Agency says drivers are employees, not independent contractors
In a move that could potentially disrupt a burgeoning industry, a hearing officer for the California Labor Commissioner decided earlier this month that a former Uber driver is an employee under California law, not – as Uber contends – an independent contractor. (For those not familiar with the company, Uber developed and supports a “ridesharing” smartphone app that allows users to request rides from persons driving their own private vehicles.) The finding means that, according to the California Labor Commissioner, Uber is required to pay all of its California-based drivers in accordance with state wage and hour laws, reimburse them for any expenses necessarily incurred while they perform work (i.e., fuel and mileage), and compensate non-exempt employees for overtime hours.

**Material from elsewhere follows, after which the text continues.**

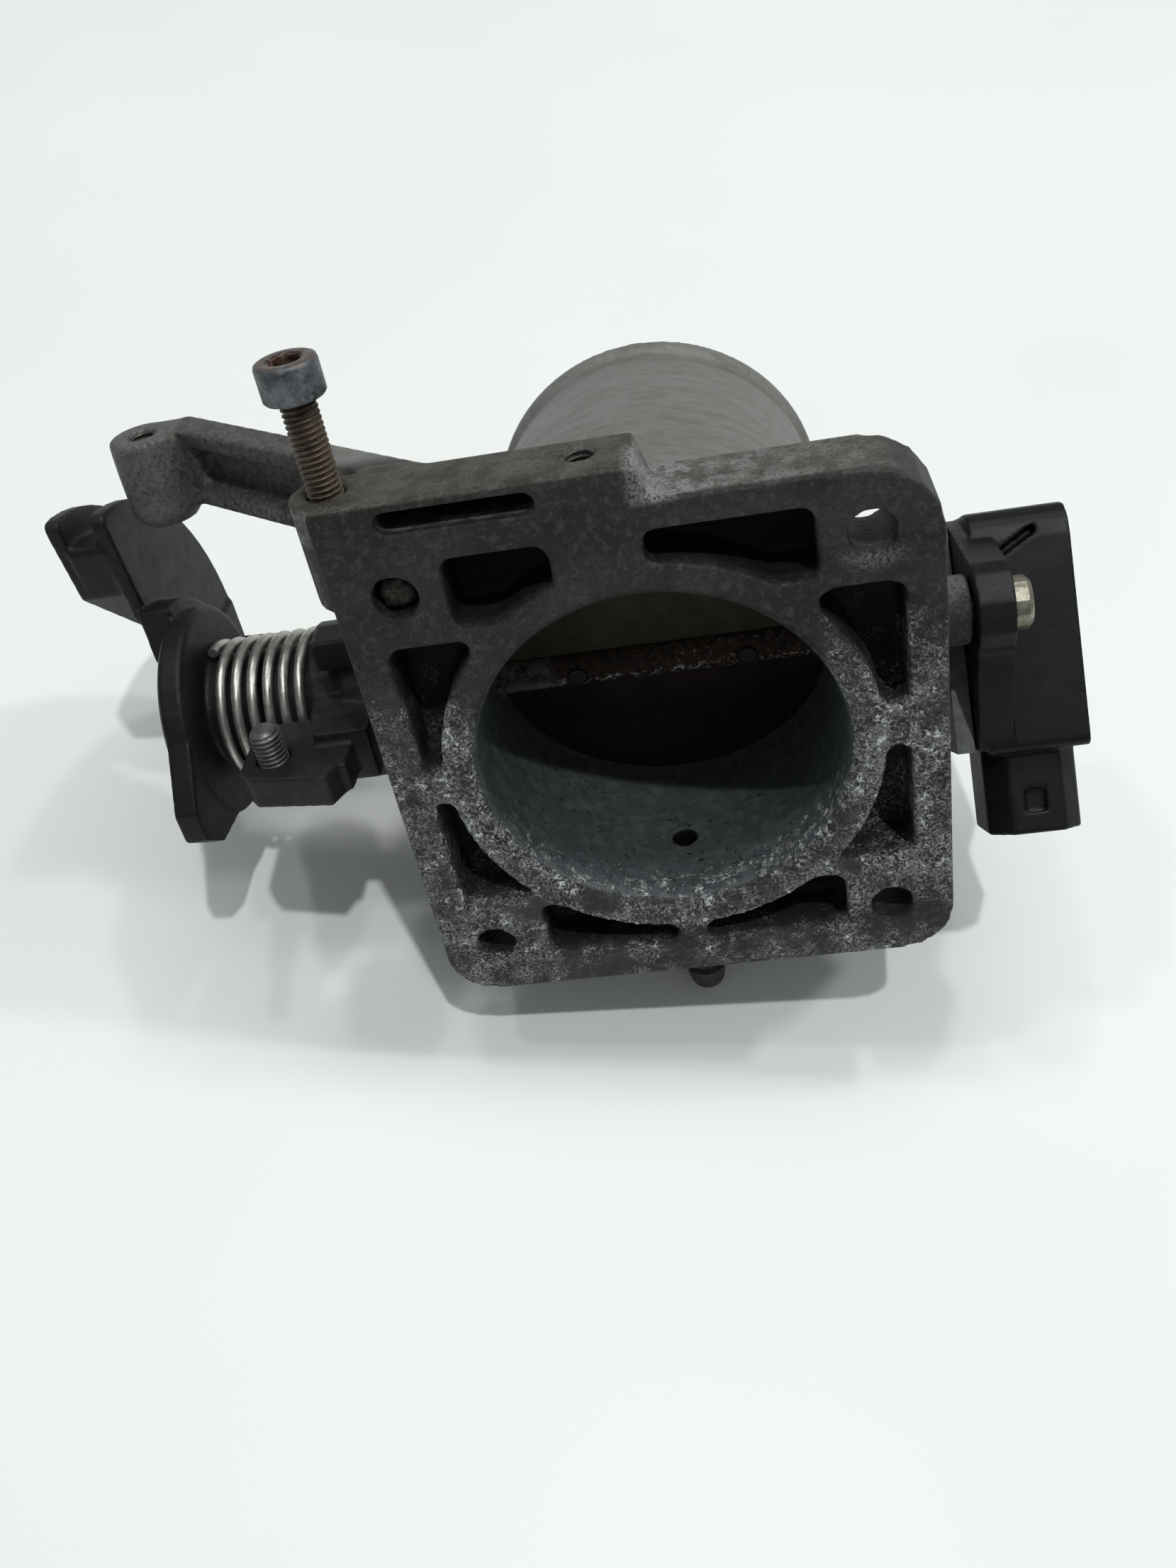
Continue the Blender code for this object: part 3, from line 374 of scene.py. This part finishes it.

We first covered this issue on March 23 in a post discussing two federal class action lawsuits (O’Connor v. Uber Technologies, Inc. and Cotter v. Lyft, Inc.) in which drivers for Uber and Lyft, Uber’s competitor, have sued to be compensated as employees rather than independent contractors. Rather than joining in these pending cases or filing her own lawsuit, former driver Barbara Berwick instead filed a claim against Uber with the California Labor Commissioner’s Office, alleging that, as an employee, Uber owed her for wages earned over a three-month period, fuel costs, mileage, and associated penalties. In considering her claim, the Commissioner’s officer weighed over a dozen factors, including 1) whether the person performing services is engaged in an occupation distinct from the principal; 2) whether the service requires a special skill; 3) whether the principal or the worker supply the necessary materials; 4) whether the work being done is an integral part of the regular business of the employer; and 5) the alleged employer’s investment in the equipment or materials required for the work.
Finding that Uber is “involved in every aspect of the operation,” from vetting drivers and setting minimum vehicle standards to disbursing refunds and controlling the software used, the Commissioner held that Ms. Berwick qualified as an employee under California law. The officer noted that Ms. Berwick used no managerial skills in her work and made no investment into the business other than her car. Also significant were the facts that “[w]ithout drivers such as Plaintiff, [Uber’s] business would not exist,” and “[b]ut for [Uber’s] intellectual property, Plaintiff would not have been able to perform the work.”
As of now, the California ruling pertains only to Ms, Berwick. But former chairperson of the NLRB, Wilma Liebman, stated that she “wouldn’t be surprised if there’s a flood of similar kinds of claims.” Comparable claims had been filed in Georgia, Pennsylvania, Texas, but tribunals there categorized the drivers as independent contractors. However, an Uber driver from Florida recently succeeded in his claim for employee status.
Uber has appealed the California ruling and stated that it planned to appeal the Florida decision. For businesses in the “on-demand” industry, such as Instacart (personal shoppers), food delivery (GrubHub), Uber, and Lyft, these proceedings could have major impacts on the vitality of their business models.